You could also try to follow the legislative route, asking for a Civil Code amendment that would erase the ambiguity as to whether a CID must let its members see, in full detail, the records of all transactions on both sides of the ledger, income as well as expenses.

Then there is the political option: becoming a candidate in the next election for directors of your CID. Once you are a director, you have more unlimited rights to see records, and you are likely to be granted access to all the details. You can even propose a board resolution publishing the entire general ledgers of all income and expense accounts for access by all members.

If my experience is a guide, such activism, whether judicial, legislative, or political, is likely to interfere with your social life. You may be branded a traitor and face ostracism. You may be harassed. (I had blue cheese smeared on my apartment door, water poured onto my head, and posters posted calling me a “creep” and a “scorpion”.) Why? After all, you would be fighting for your fellow members’ rights. Paradoxically, most of them despise the right to full financial disclosure.
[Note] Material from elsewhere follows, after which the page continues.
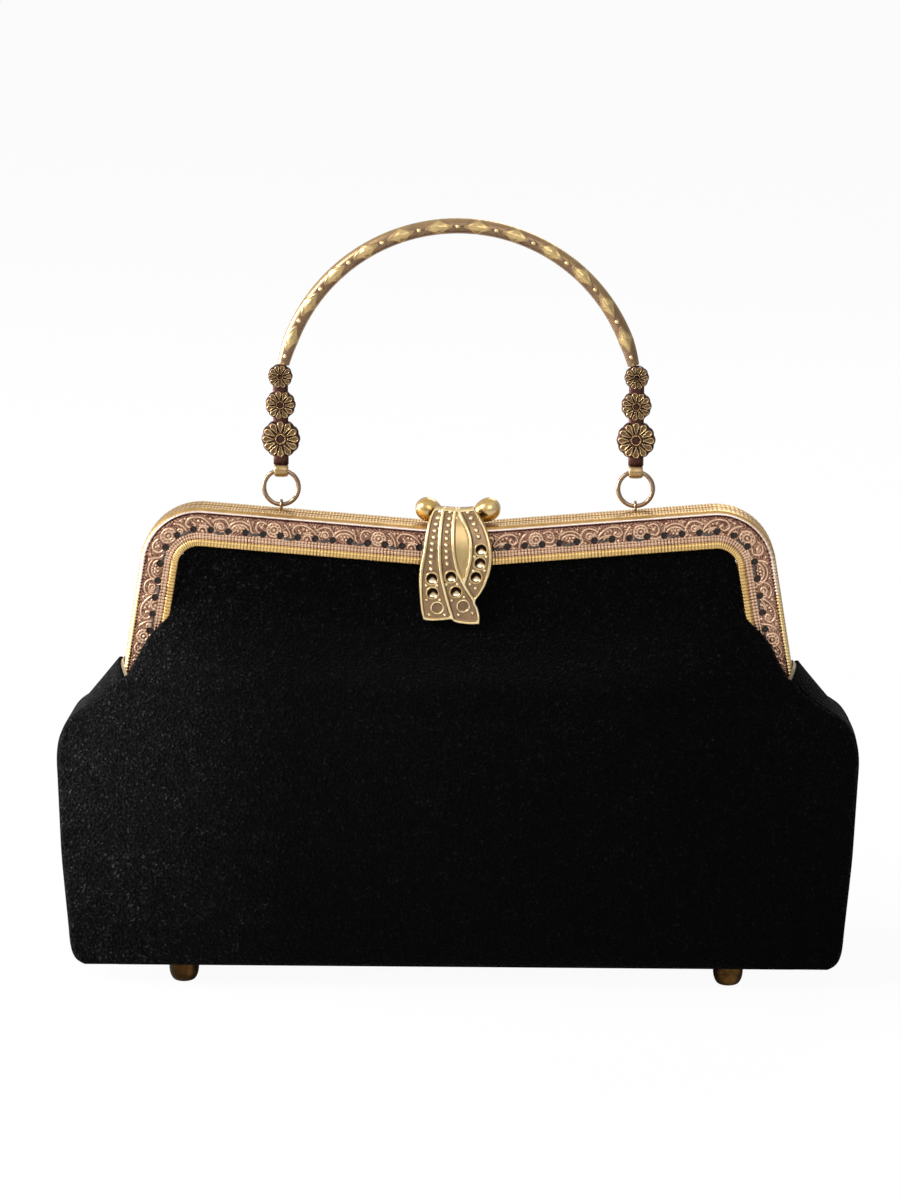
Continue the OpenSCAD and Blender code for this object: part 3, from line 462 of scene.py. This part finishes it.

Most want to be kept in the dark about whether their fellow members are paying what they owe. (Like my grandma, who said “If you ever start dating a non-Jewish girl, don’t tell me.”) They have the legal right to enforce your obligation to pay your monthly assessments, but they want to be denied the information that would make such enforcement possible.

For the same reason, I consider all of these approaches to be long shots. Your opponents in court will likely try to make your personality the issue, rather than their secret-keeping. Representatives in the Senate and Assembly will likely fear the wrath of numerous constituents. And a candidate for a directorship who seeks to open the books will have a hard time getting elected, unless the position is uncontested.

You do, however, have another option: to give up, by either ignoring the problem or moving out. Given the odds, this is tempting. Why not let only the directors know whether they are mismanaging the funds? Just trust them. Trust, clearly, is the easiest approach.